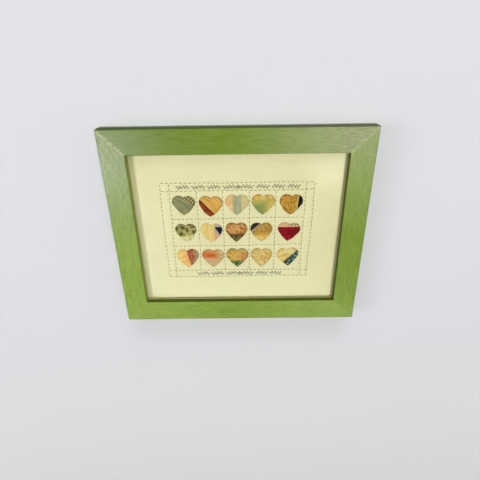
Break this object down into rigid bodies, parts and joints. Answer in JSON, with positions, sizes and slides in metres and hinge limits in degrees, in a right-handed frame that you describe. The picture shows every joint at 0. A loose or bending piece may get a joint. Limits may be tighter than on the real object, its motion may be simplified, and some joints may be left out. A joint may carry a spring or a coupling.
{
  "type": "framed mini quilt",
  "caption": "Small quilted panel of patchwork hearts on cream cloth, behind glass in a flat green-painted mitred wooden frame.",
  "frame": {"origin": "centre of the frame's back, on the surface that it lies on", "axes": "+Z out of the picture's face, +Y towards the picture's top edge, +X to its right"},
  "size_m": [0.301, 0.25, 0.019],
  "materials": {
    "green_paint": "satin",
    "picture_glass": "gloss",
    "cream_cotton": "matte",
    "fibreboard": "matte",
    "plated_steel": "satin",
    "sage_cotton": "matte",
    "brown_check_cotton": "matte",
    "gold_cotton": "matte",
    "rust_cotton": "matte",
    "peach_cotton": "matte",
    "grey_blue_cotton": "matte",
    "straw_cotton": "matte",
    "meadow_green_cotton": "matte",
    "ochre_cotton": "matte",
    "black_cotton": "matte",
    "leafy_olive_cotton": "matte",
    "pale_lime_cotton": "matte",
    "cream_gold_cotton": "matte",
    "rose_stripe_cotton": "matte",
    "dark_navy_cotton": "matte",
    "russet_cotton": "matte",
    "moss_brown_cotton": "matte",
    "misty_stripe_cotton": "matte",
    "crimson_cotton": "matte",
    "red_floral_cotton": "matte",
    "coral_cotton": "matte",
    "pale_sage_cotton": "matte",
    "green_cotton": "matte",
    "tan_cotton": "matte",
    "starry_blue_cotton": "matte"
  },
  "bodies": {
    "root": {"top_rail": "green_paint", "bottom_rail": "green_paint", "left_rail": "green_paint", "right_rail": "green_paint", "glass_pane": "picture_glass", "quilt_ground": "cream_cotton", "backing_board": "fibreboard", "top_point_1": "plated_steel", "top_point_2": "plated_steel", "bottom_point_1": "plated_steel", "bottom_point_2": "plated_steel", "left_point_1": "plated_steel", "right_point_1": "plated_steel", "heart_01_main": "sage_cotton", "heart_01_corner": "brown_check_cotton", "heart_02_main": "gold_cotton", "heart_02_band": "rust_cotton", "heart_03_left": "peach_cotton", "heart_03_middle": "grey_blue_cotton", "heart_03_right": "straw_cotton", "heart_04_top": "gold_cotton", "heart_04_main": "meadow_green_cotton", "heart_04_side": "gold_cotton", "heart_05_main": "ochre_cotton", "heart_05_strip": "black_cotton", "heart_06_main": "leafy_olive_cotton", "heart_06_base": "pale_lime_cotton", "heart_07_main": "cream_gold_cotton", "heart_07_ribbon": "rose_stripe_cotton", "heart_07_corner": "dark_navy_cotton", "heart_08_main": "russet_cotton", "heart_08_tip": "moss_brown_cotton", "heart_09_corner": "dark_navy_cotton", "heart_09_stripe": "misty_stripe_cotton", "heart_09_main": "gold_cotton", "heart_09_base": "gold_cotton", "heart_10_top": "straw_cotton", "heart_10_main": "crimson_cotton", "heart_11_left": "peach_cotton", "heart_11_right": "red_floral_cotton", "heart_12_main": "coral_cotton", "heart_12_side": "pale_sage_cotton", "heart_12_base": "pale_sage_cotton", "heart_13_left": "ochre_cotton", "heart_13_right": "russet_cotton", "heart_13_tip": "green_cotton", "heart_14_main": "tan_cotton", "heart_15_main": "cream_gold_cotton", "heart_15_band": "starry_blue_cotton"}
  },
  "joints": []
}
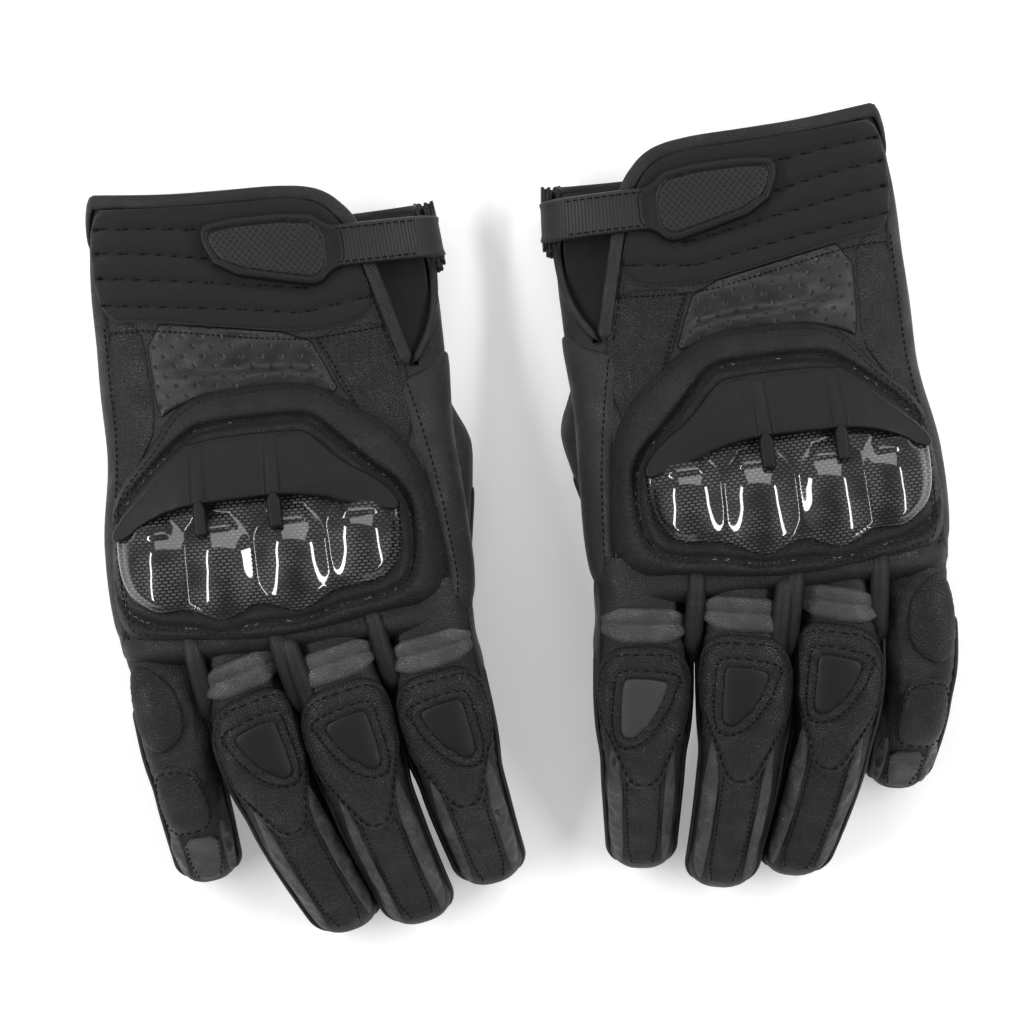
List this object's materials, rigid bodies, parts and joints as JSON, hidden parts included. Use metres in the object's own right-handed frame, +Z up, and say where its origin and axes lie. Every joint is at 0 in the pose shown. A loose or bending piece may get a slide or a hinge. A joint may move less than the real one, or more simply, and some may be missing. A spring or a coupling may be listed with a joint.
{
  "type": "riding gloves",
  "caption": "Pair of short-cuff leather riding gloves with hard knuckle guards, padded fingers and a peel-open wrist strap.",
  "frame": {"origin": "on the table, under the middle of the pair's bounding box", "axes": "+Z up from the table; +Y towards the cuffs; +X from the right-hand glove to the left-hand glove"},
  "size_m": [0.2674, 0.2596, 0.0609],
  "materials": {
    "leather_smooth": "fine grain, satin",
    "leather_rough": "matt suede-like grain",
    "leather_perforated": "smooth with small punched holes",
    "leather_glossy": "smooth, slightly glossy",
    "lining_fabric": "matt knit",
    "ribbed_fabric": "ribbed stretch weave",
    "carbon_weave": "woven fibre under a clear gloss coat",
    "moulded_plastic": "fine matt texture",
    "insert_plastic": "fine matt texture",
    "strap_rubber": "fine cross ribs",
    "tab_rubber": "dotted pattern",
    "hook_tape": "hook tape"
  },
  "bodies": {
    "hand_right": {"hand_shell_right": "leather_smooth", "lining_right": "lining_fabric", "palm_patch_right": "leather_rough", "cuff_panel_right": "ribbed_fabric", "cuff_binding_right": "leather_smooth", "perforated_panel_right": "leather_perforated", "knuckle_surround_right": "leather_smooth", "carbon_guard_right": "carbon_weave", "guard_hood_right": "moulded_plastic", "stretch_panels_right": "leather_glossy", "strap_anchor_right": "strap_rubber"},
    "strap_body_right": {"strap_right": "strap_rubber", "pull_tab_right": "tab_rubber", "hook_patch_right": "hook_tape"},
    "thumb_body_right": {"thumb_right": "leather_smooth"},
    "index_base_body_right": {"index_base_right": "leather_smooth", "index_pad_right": "leather_smooth", "index_insert_right": "insert_plastic"},
    "index_tip_body_right": {"index_tip_right": "leather_glossy"},
    "middle_base_body_right": {"middle_base_right": "leather_smooth", "middle_pad_right": "leather_smooth", "middle_insert_right": "insert_plastic"},
    "middle_tip_body_right": {"middle_tip_right": "leather_glossy"},
    "ring_base_body_right": {"ring_base_right": "leather_smooth", "ring_pad_right": "leather_smooth", "ring_insert_right": "insert_plastic"},
    "ring_tip_body_right": {"ring_tip_right": "leather_glossy"},
    "little_base_body_right": {"little_base_right": "leather_smooth", "little_pad_right": "leather_smooth"},
    "little_tip_body_right": {"little_tip_right": "leather_glossy"},
    "hand_left": {"hand_shell_left": "leather_smooth", "lining_left": "lining_fabric", "palm_patch_left": "leather_rough", "cuff_panel_left": "ribbed_fabric", "cuff_binding_left": "leather_smooth", "perforated_panel_left": "leather_perforated", "knuckle_surround_left": "leather_smooth", "carbon_guard_left": "carbon_weave", "guard_hood_left": "moulded_plastic", "stretch_panels_left": "leather_glossy", "strap_anchor_left": "strap_rubber"},
    "strap_body_left": {"strap_left": "strap_rubber", "pull_tab_left": "tab_rubber", "hook_patch_left": "hook_tape"},
    "thumb_body_left": {"thumb_left": "leather_smooth"},
    "index_base_body_left": {"index_base_left": "leather_smooth", "index_pad_left": "leather_smooth", "index_insert_left": "insert_plastic"},
    "index_tip_body_left": {"index_tip_left": "leather_glossy"},
    "middle_base_body_left": {"middle_base_left": "leather_smooth", "middle_pad_left": "leather_smooth", "middle_insert_left": "insert_plastic"},
    "middle_tip_body_left": {"middle_tip_left": "leather_glossy"},
    "ring_base_body_left": {"ring_base_left": "leather_smooth", "ring_pad_left": "leather_smooth", "ring_insert_left": "insert_plastic"},
    "ring_tip_body_left": {"ring_tip_left": "leather_glossy"},
    "little_base_body_left": {"little_base_left": "leather_smooth", "little_pad_left": "leather_smooth"},
    "little_tip_body_left": {"little_tip_left": "leather_glossy"}
  },
  "joints": [
    {"name": "index_knuckle_right", "type": "hinge", "parent": "hand_right", "child": "index_base_body_right", "pos_m": [-0.02496, -0.04228, 0.02469], "axis": [0.9659, 0.2588, 0], "range_deg": [-6, 55]},
    {"name": "index_middle_joint_right", "type": "hinge", "parent": "index_base_body_right", "child": "index_tip_body_right", "pos_m": [-0.01661, -0.07346, 0.01783], "axis": [0.9659, 0.2588, 0], "range_deg": [-10, 65]},
    {"name": "middle_knuckle_right", "type": "hinge", "parent": "hand_right", "child": "middle_base_body_right", "pos_m": [-0.05368, -0.04571, 0.02669], "axis": [0.9511, 0.309, 0], "range_deg": [-6, 55]},
    {"name": "middle_middle_joint_right", "type": "hinge", "parent": "middle_base_body_right", "child": "middle_tip_body_right", "pos_m": [-0.0428, -0.0792, 0.01921], "axis": [0.9511, 0.309, 0], "range_deg": [-10, 65]},
    {"name": "ring_knuckle_right", "type": "hinge", "parent": "hand_right", "child": "ring_base_body_right", "pos_m": [-0.08173, -0.04901, 0.02569], "axis": [0.9272, 0.3746, 0], "range_deg": [-6, 55]},
    {"name": "ring_middle_joint_right", "type": "hinge", "parent": "ring_base_body_right", "child": "ring_tip_body_right", "pos_m": [-0.06853, -0.08166, 0.01821], "axis": [0.9272, 0.3746, 0], "range_deg": [-10, 65]},
    {"name": "little_knuckle_right", "type": "hinge", "parent": "hand_right", "child": "little_base_body_right", "pos_m": [-0.10746, -0.05063, 0.02483], "axis": [0.9816, 0.1908, 0], "range_deg": [-6, 55]},
    {"name": "little_middle_joint_right", "type": "hinge", "parent": "little_base_body_right", "child": "little_tip_body_right", "pos_m": [-0.10242, -0.07655, 0.01921], "axis": [0.9816, 0.1908, 0], "range_deg": [-10, 65]},
    {"name": "thumb_joint_right", "type": "hinge", "parent": "hand_right", "child": "thumb_body_right", "pos_m": [-0.02486, 0.0222, 0.01005], "axis": [0, 0, 1], "range_deg": [0, 20]},
    {"name": "strap_peel_right", "type": "hinge", "parent": "hand_right", "child": "strap_body_right", "pos_m": [-0.02265, 0.08872, 0.0176], "axis": [-0.1219, 0.9925, 0], "range_deg": [0, 75]},
    {"name": "index_knuckle_left", "type": "hinge", "parent": "hand_left", "child": "index_base_body_left", "pos_m": [0.03982, -0.03444, 0.02469], "axis": [1, 0, 0], "range_deg": [-6, 55]},
    {"name": "index_middle_joint_left", "type": "hinge", "parent": "index_base_body_left", "child": "index_tip_body_left", "pos_m": [0.03982, -0.06672, 0.01783], "axis": [1, 0, 0], "range_deg": [-10, 65]},
    {"name": "middle_knuckle_left", "type": "hinge", "parent": "hand_left", "child": "middle_base_body_left", "pos_m": [0.06895, -0.03102, 0.02669], "axis": [0.9981, -0.061, 0], "range_deg": [-6, 55]},
    {"name": "middle_middle_joint_left", "type": "hinge", "parent": "middle_base_body_left", "child": "middle_tip_body_left", "pos_m": [0.0668, -0.06617, 0.01921], "axis": [0.9981, -0.061, 0], "range_deg": [-10, 65]},
    {"name": "ring_knuckle_left", "type": "hinge", "parent": "hand_left", "child": "ring_base_body_left", "pos_m": [0.09699, -0.0277, 0.02569], "axis": [0.9914, -0.1305, 0], "range_deg": [-6, 55]},
    {"name": "ring_middle_joint_left", "type": "hinge", "parent": "ring_base_body_left", "child": "ring_tip_body_left", "pos_m": [0.0924, -0.06261, 0.01821], "axis": [0.9914, -0.1305, 0], "range_deg": [-10, 65]},
    {"name": "little_knuckle_left", "type": "hinge", "parent": "hand_left", "child": "little_base_body_left", "pos_m": [0.12189, -0.02318, 0.02483], "axis": [0.999, -0.0436, 0], "range_deg": [-6, 55]},
    {"name": "little_middle_joint_left", "type": "hinge", "parent": "little_base_body_left", "child": "little_tip_body_left", "pos_m": [0.12074, -0.04956, 0.01921], "axis": [0.999, -0.0436, 0], "range_deg": [-10, 65]},
    {"name": "thumb_joint_left", "type": "hinge", "parent": "hand_left", "child": "thumb_body_left", "pos_m": [0.02538, 0.02836, 0.01005], "axis": [0, 0, -1], "range_deg": [0, 20]},
    {"name": "strap_peel_left", "type": "hinge", "parent": "hand_left", "child": "strap_body_left", "pos_m": [0.0077, 0.09252, 0.0176], "axis": [0.1132, -0.9936, 0], "range_deg": [0, 75]},
    {"name": "left_glove_lift", "type": "slide", "parent": "hand_right", "child": "hand_left", "axis": [0, 0, 1], "range_m": [0, 0.3]}
  ]
}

▶ _Set exercise_
From the listing above, report the number of lines containing the string "that", without any accompanying remarks.

▶ _Task response_
2